The civilian presidents he met with five years ago in Mali and Burkina Faso have been ousted and replaced by military juntas. The Islamist insurgency that French and African troops hoped to conquer has spread. Russia-based Wagner mercenaries are implanted in Mali, and anti-French sentiment is mounting in some countries.

Last month, Mali’s military rulers suspended French broadcasters France 24 and RFI, over their reports of alleged rights abuses by Malian forces. Last week, as the two countries traded accusations over hundreds of bodies found buried in the Malian desert, Mali announced it had terminated a nearly decade-old military cooperation agreement with France — even as French troops were already leaving the country, as part of a full withdrawal planned over several months.

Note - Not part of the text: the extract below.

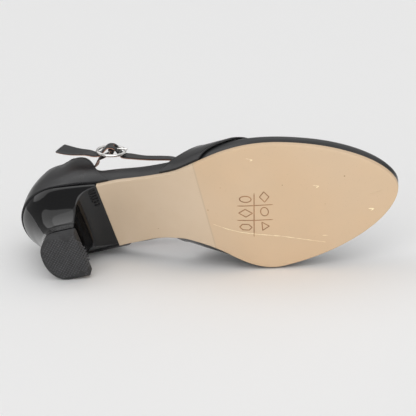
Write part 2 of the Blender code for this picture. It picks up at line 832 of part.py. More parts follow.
def make_top_lift(parent):
    """Rubber lift under the heel: a D with flat faces."""
    mesh = bmesh.new()
    front = HEEL_BREAST_X
    back = front - LIFT_LENGTH
    widths = (0.5 * LIFT_WIDTH - LIFT_SHIFT, 0.5 * LIFT_WIDTH + LIFT_SHIFT)
    rings = []
    for height, inset in ((0.0, LIFT_CHAMFER), (LIFT_CHAMFER, 0.0), (LIFT_THICKNESS, 0.0)):
        sides = (widths[0] - inset, widths[1] - inset)
        ring = heel_ring(sides, back + inset, front - inset, LIFT_ROUND)
        rings.append([Vector((x, y, height)) for x, y in ring])
    close_rings(mesh, rings)
    return finish("top_lift", mesh, "black_rubber", parent, 30.0)


def smooth_path(points, spacing):
    """Points at an even spacing on a smooth curve through the given points."""
    path = []
    for i in range(len(points) - 1):
        before = points[max(0, i - 1)]
        start = points[i]
        end = points[i + 1]
        after = points[min(len(points) - 1, i + 2)]
        steps = max(1, round((end - start).length / spacing))
        for j in range(steps):
            t = j / steps
            a = -0.5 * t + t * t - 0.5 * t ** 3
            b = 1.0 - 2.5 * t * t + 1.5 * t ** 3
            c = 0.5 * t + 2.0 * t * t - 1.5 * t ** 3
            d = -0.5 * t * t + 0.5 * t ** 3
            path.append(before * a + start * b + end * c + after * d)
    path.append(points[-1].copy())
    return path


def add_strap(mesh, path, outward, thickness, width, hole=None):
    """A flat strap along a path; outward gives the direction that its face looks to."""
    half_slot = 0.5 * PRONG_SLOT
    lines = (-0.5 * width, -0.42 * width, -half_slot, half_slot, 0.42 * width, 0.5 * width)
    outer = []
    inner = []
    for i, point in enumerate(path):
        ahead = path[min(i + 1, len(path) - 1)] - path[max(i - 1, 0)]
        face = outward[i] - ahead.normalized() * outward[i].dot(ahead.normalized())
        face.normalize()
        across = ahead.normalized().cross(face)
        outer_row = []
        inner_row = []
        for line in lines:
            edge = abs(line) > 0.45 * width
            half = 0.5 * thickness * (0.55 if edge else 1.0)
            outer_row.append(point + across * line + face * half)
            inner_row.append(point + across * line - face * half)
        outer.append(outer_row)
        inner.append(inner_row)
    missing = set()
    if hole is not None:
        missing = {(i, 2) for i in range(len(path) - 1) if hole[0] <= i < hole[1]}
    add_slab(mesh, outer, inner, missing)


def buckle_frame():
    """Centre and axes of the buckle: along the strap to the toe, outwards, across."""
    length, width, height = BUCKLE_PLACE
    centre = Vector((length * SOLE_LENGTH, width * BALL_WIDTH, height * INSTEP_HEIGHT))
    turn = math.radians(BUCKLE_TURN)
    lean = math.radians(BUCKLE_LEAN)
    along = Vector((math.cos(turn), math.sin(turn), 0.0))
    flat_out = Vector((math.sin(turn), -math.cos(turn), 0.0))
    outward = flat_out * math.cos(lean) + Vector((0.0, 0.0, math.sin(lean)))
    return centre, along, outward, along.cross(outward)


def pass_points(table):
    """Points of a strap past the buckle."""
    centre, along, outward, _ = buckle_frame()
    radius = 0.5 * BUCKLE_DIAMETER
    return [centre + along * (radius * t) + outward * (radius * n) for t, n in table]


def table_points(table):
    """Points of a strap table and the directions that its face looks to."""
    points = []
    leans = []
    for length, width, height, lean in table:
        points.append(Vector((length * SOLE_LENGTH, width * BALL_WIDTH, height * INSTEP_HEIGHT)))
        leans.append(math.radians(lean))
    return points, leans


def side_face(path, leans_at):
    """Outward directions along a path that goes round the shoe, leaning in by an angle."""
    faces = []
    for i in range(len(path)):
        ahead = path[min(i + 1, len(path) - 1)] - path[max(i - 1, 0)]
        flat = Vector((-ahead.y, ahead.x, 0.0)).normalized()
        lean = leans_at(i)
        faces.append(flat * math.cos(lean) + Vector((0.0, 0.0, math.sin(lean))))
    return faces


def root_points(side, table, thickness):
    """Points of a strap's root between the upper's inner wall and the foot."""
    points = []
    for place, height, gap in table:
        k = column_at(place * SOLE_LENGTH)
        level = Section(side, k).level_of(height * COUNTER_FRONT_HEIGHT)
        depth = UPPER_WALL * (1.0 + gap) + 0.5 * thickness
        points.append(offset_point(side, k, level, -depth))
    return points


def make_strap_front(parent):
    """Ankle strap from the medial counter round the instep, through the buckle to its end."""
    mesh = bmesh.new()
    root = root_points(MEDIAL, FRONT_ROOT, STRAP_THICKNESS)
    loop, loop_leans = table_points(STRAP_LOOP)
    tail, tail_leans = table_points(STRAP_TAIL)
    middle = pass_points(FRONT_STRAP_PASS)
    points = root + loop + middle + tail
    lean = math.radians(BUCKLE_LEAN)
    leans = [math.radians(14.0)] * len(root) + loop_leans + [lean] * len(middle) + tail_leans
    path = smooth_path(points, 6.0 * MM)
    fine = smooth_path(middle, 1.5 * MM)
    cut_start = min(range(len(path)), key=lambda i: (path[i] - middle[0]).length)
    cut_end = min(range(len(path)), key=lambda i: (path[i] - middle[-1]).length)
    path = path[:cut_start] + fine + path[cut_end + 1:]
    span = list(range(len(points)))

    def lean_at(i):
        nearest = sorted(span, key=lambda n: (points[n] - path[i]).length)[:2]
        a, b = nearest
        near = (points[a] - path[i]).length
        far = (points[b] - path[i]).length
        return (leans[a] * far + leans[b] * near) / (near + far + 1e-9)

    faces = side_face(path, lean_at)
    _, along, outward, _ = buckle_frame()
    for i in range(cut_start, cut_start + len(fine)):
        ahead = path[i + 1] - path[i - 1]
        slope = ahead.normalized()
        across = along.cross(outward)
        faces[i] = slope.cross(across).normalized()
        if faces[i].dot(outward) < 0.0:
            faces[i] = -faces[i]
    centre = buckle_frame()[0]
    radius = 0.5 * BUCKLE_DIAMETER
    inside = []
    for i in range(cut_start, cut_start + len(fine)):
        place = (path[i] - centre).dot(along) / radius
        if PRONG_HOLE[0] < place < PRONG_HOLE[1]:
            inside.append(i)
    add_strap(mesh, path, faces, STRAP_THICKNESS, STRAP_WIDTH, (inside[0], inside[-1]))
    return finish("strap_front", mesh, "satin_black_leather", parent)


def make_strap_back(parent):
    """Short strap from the lateral counter to the buckle, folded over its bar."""
    mesh = bmesh.new()
    root = root_points(LATERAL, BACK_ROOT, BACK_STRAP_THICKNESS)
    turn = pass_points(BACK_STRAP_PASS)
    rise = smooth_path(root + turn[:2], 2.5 * MM)
    path = rise[:-1] + smooth_path(turn[1:], 1.4 * MM)
    centre, along, outward, across = buckle_frame()
    root_k = column_at(BACK_ROOT[1][0] * SOLE_LENGTH)
    wall_way = last_normal(LATERAL, root_k, BACK_ROOT_LEVEL)
    faces = []
    for i in range(len(path)):
        ahead = path[min(i + 1, len(path) - 1)] - path[max(i - 1, 0)]
        face = ahead.normalized().cross(across)
        if i == 0 and face.dot(outward) < 0.0:
            across = -across
            face = -face
        share = smooth_step((path[i] - root[-1]).dot(along) / (4.0 * MM))
        faces.append(wall_way.lerp(face.normalized(), share))
    radius = 0.5 * BUCKLE_DIAMETER
    slot = []
    for i, point in enumerate(path):
        offset = point - centre
        if offset.dot(along) > -0.16 * radius and offset.dot(outward) > 0.0:
            slot.append(i)
    add_strap(mesh, path, faces, BACK_STRAP_THICKNESS, STRAP_WIDTH, (slot[0] - 1, slot[-1]))
    return finish("strap_back", mesh, "satin_black_leather", parent)


def add_tube(mesh, path, radius, sides=8):
    """A round wire along a path with closed ends."""
    rings = []
    side_way = None
    for i, point in enumerate(path):
        ahead = (path[min(i + 1, len(path) - 1)] - path[max(i - 1, 0)]).normalized()
        if side_way is None:
            side_way = ahead.orthogonal().normalized()
        side_way = (side_way - ahead * side_way.dot(ahead)).normalized()
        other = ahead.cross(side_way)
        ring = []
        for j in range(sides):
            angle = 2.0 * math.pi * j / sides
            ring.append(point + (side_way * math.cos(angle) + other * math.sin(angle)) * radius)
        rings.append(ring)
    close_rings(mesh, rings)


def make_buckle(parent):
    """Round wire ring with a bar across its middle."""
    centre, along, outward, across = buckle_frame()
    mesh = bmesh.new()
    wire = 0.5 * BUCKLE_WIRE
    radius = 0.5 * BUCKLE_DIAMETER - wire
    sides = 8
    turns = 32
    ring_rows = []
    for i in range(turns + 1):
        angle = 2.0 * math.pi * (i % turns) / turns
        out = along * math.cos(angle) + across * math.sin(angle)
        row = []
        for j in range(sides + 1):
            round_angle = 2.0 * math.pi * (j % sides) / sides
            reach = radius + wire * math.cos(round_angle)
            row.append(centre + out * reach + outward * (wire * math.sin(round_angle)))
        ring_rows.append(row)
    add_grid(mesh, ring_rows)
    ring = finish("buckle", mesh, "polished_steel", parent)
    bar_mesh = bmesh.new()
    bar_path = [centre - across * radius, centre, centre + across * radius]
    add_tube(bar_mesh, bar_path, 0.5 * BUCKLE_BAR)
    bar = finish("buckle_bar_form", bar_mesh, "polished_steel", parent)
    bar.hide_render = True
    bar.display_type = "WIRE"
    union = ring.modifiers.new("bar", "BOOLEAN")
    union.operation = "UNION"
    union.solver = "EXACT"
    union.object = bar
    return ring


def make_prong(parent):
    """Prong from the bar through the strap to the ring's front rim."""
    mesh = bmesh.new()
    path = smooth_path(pass_points(PRONG_PASS), 1.2 * MM)
    add_tube(mesh, path, 0.5 * PRONG_WIRE)
    return finish("buckle_prong", mesh, "polished_steel", parent)


def volume_and_centre(piece):
    """Volume and centre of mass of a closed mesh, modifiers included."""
    evaluated = piece.evaluated_get(bpy.context.evaluated_depsgraph_get())
    data = evaluated.to_mesh()
    data.calc_loop_triangles()
    volume = 0.0
    moment = Vector((0.0, 0.0, 0.0))
    for triangle in data.loop_triangles:
        a, b, c = [data.vertices[i].co for i in triangle.vertices]
        part = a.dot(b.cross(c)) / 6.0
        volume += part
        moment += (a + b + c) * (part / 4.0)
    evaluated.to_mesh_clear()
    return volume, moment / volume


def balance_point(pieces):
    """Centre of mass of the whole shoe."""
    total = 0.0
    moment = Vector((0.0, 0.0, 0.0))
    kinds = {"black_lacquer": "plastic", "black_rubber": "rubber", "polished_steel": "metal"}
    for piece in pieces:
        volume, centre = volume_and_centre(piece)
        weight = volume * DENSITY[kinds.get(piece.data.materials[0].name, "leather")]
        total += weight
        moment += centre * weight
    return moment / total


def resting_side(pieces):
    """Direction that points down when the shoe lies on its medial side."""
    hull = bmesh.new()
    for piece in pieces:
        for vertex in piece.data.vertices:
            hull.verts.new(vertex.co)
    result = bmesh.ops.convex_hull(hull, input=hull.verts)
    balance = balance_point(pieces)
    best = None
    for face in [item for item in result["geom"] if isinstance(item, bmesh.types.BMFace)]:
        normal = face.normal.copy()
        if normal.dot(face.calc_center_median() - balance) < 0.0:
            normal.negate()
        if normal.y < 0.7:
            continue
        height = normal.dot(face.verts[0].co - balance)
        foot = balance + normal * height
        if bmesh.geometry.intersect_face_point(face, foot):
            if best is None or normal.y > best.y:
                best = normal
    hull.free()
    return best


def lay_down(frame, pieces):
    """Turn the frame so that the shoe rests on its medial side, toe along +X."""
    down = resting_side(pieces)
    toe = Vector((1.0, 0.0, 0.0))
    toe = (toe - down * toe.dot(down)).normalized()
    up = -down
    left = up.cross(toe)
    turn = Matrix((toe, left, up)).to_4x4()
    points = [turn @ vertex.co for piece in pieces for vertex in piece.data.vertices]
    low = [min(point[i] for point in points) for i in range(3)]
    high = [max(point[i] for point in points) for i in range(3)]
    shift = Vector((-0.5 * (low[0] + high[0]), -0.5 * (low[1] + high[1]), -low[2]))
    frame.matrix_world = Matrix.Translation(shift) @ turn


def build():
    """Make the whole shoe."""
    for old in list(bpy.data.objects):
        bpy.data.objects.remove(old, do_unlink=True)
    frame = bpy.data.objects.new("shoe_frame", None)
    bpy.context.scene.collection.objects.link(frame)
    pieces = [
        make_outsole(frame),
        make_heel(frame),
        make_top_lift(frame),
        make_insole(frame),
        make_upper(frame),
        make_counter(frame),
        make_band("band_medial", MEDIAL_BAND, 24, frame, raised=False),
        make_band("band_lateral", LATERAL_BAND, 28, frame, raised=True),
        make_strap_front(frame),
        make_strap_back(frame),
        make_buckle(frame),
        make_prong(frame),
    ]
    bpy.context.view_layer.update()
    lay_down(frame, pieces)


build()
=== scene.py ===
"""Looks of a black leather dance shoe that lies on its side, sole towards the viewer."""

import json
import math

import bmesh
import bpy
from mathutils import Matrix, Vector
from mathutils.bvhtree import BVHTree


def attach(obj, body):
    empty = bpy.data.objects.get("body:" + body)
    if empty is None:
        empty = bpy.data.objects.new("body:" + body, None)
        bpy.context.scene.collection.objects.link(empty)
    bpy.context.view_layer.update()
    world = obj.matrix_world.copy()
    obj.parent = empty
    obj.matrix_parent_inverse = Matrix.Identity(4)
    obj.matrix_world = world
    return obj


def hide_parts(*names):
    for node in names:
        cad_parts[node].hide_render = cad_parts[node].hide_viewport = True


bl_info = {
    "name": "Dance shoe",
    "version": (1, 0, 0),
    "blender": (4, 5, 0),
    "location": "3D View > Sidebar > Dance shoe",
    "description": "Dresses a leather dance shoe with its finishes, stitches and marks",
    "category": "Object",
}

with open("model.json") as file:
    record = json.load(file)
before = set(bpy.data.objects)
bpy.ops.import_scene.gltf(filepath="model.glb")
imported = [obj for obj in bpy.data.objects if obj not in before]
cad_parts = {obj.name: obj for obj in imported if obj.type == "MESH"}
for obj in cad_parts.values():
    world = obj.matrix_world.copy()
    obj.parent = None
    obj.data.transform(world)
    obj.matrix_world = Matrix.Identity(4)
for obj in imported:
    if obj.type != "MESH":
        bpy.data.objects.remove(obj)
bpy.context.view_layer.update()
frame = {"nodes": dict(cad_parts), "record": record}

MM = 0.001

# Two marked places on the bottom, in the standing shoe: along from the heel, to the medial side
HEEL_REST = (29.0 * MM, 1.0 * MM)
FOREFOOT_REST = (163.087 * MM, -3.0 * MM)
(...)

Macron’s strategy in the Sahel was a failure, France’s Le Monde newspaper wrote, its fallout “casting a sandy veil over his record.”

Not everyone agrees.

Montaigne Institute’s Vidotto Labastie believes Macron’s Sahel setbacks were partly due to a mix of factors beyond his control — including the death of Chadian leader Idriss Deby, whose country was a linchpin of the regional counterinsurgency fight. They should also be seen within a wider European Union context, she adds.

“It depends on how you define failure; France was never alone,” she said, noting Denmark’s announcement in January it would withdraw its forces from Mali and West Africa. “Was it a failure for Denmark? For the EU?”

Moving forward, Vidotto Labastie said, France and Europe need to be more attentive to Africa’s demands in sectors like energy and migration.

“The more France and the EU lack clarity in the region, the more space there is for Russia and also Turkey” along with other foreign powers, she said. “They will be ready to exploit any difficulty of the Sahel strategy and French action.”

Analyst Glaser agrees France’s Africa strategy needs to be attuned to a more competitive and opportunistic reality.

“France was in a dominant position for 30 years, until the fall of the Berlin wall,” he said. “Now it’s a globalized Africa … the world is changing, and Africa is changing even faster.”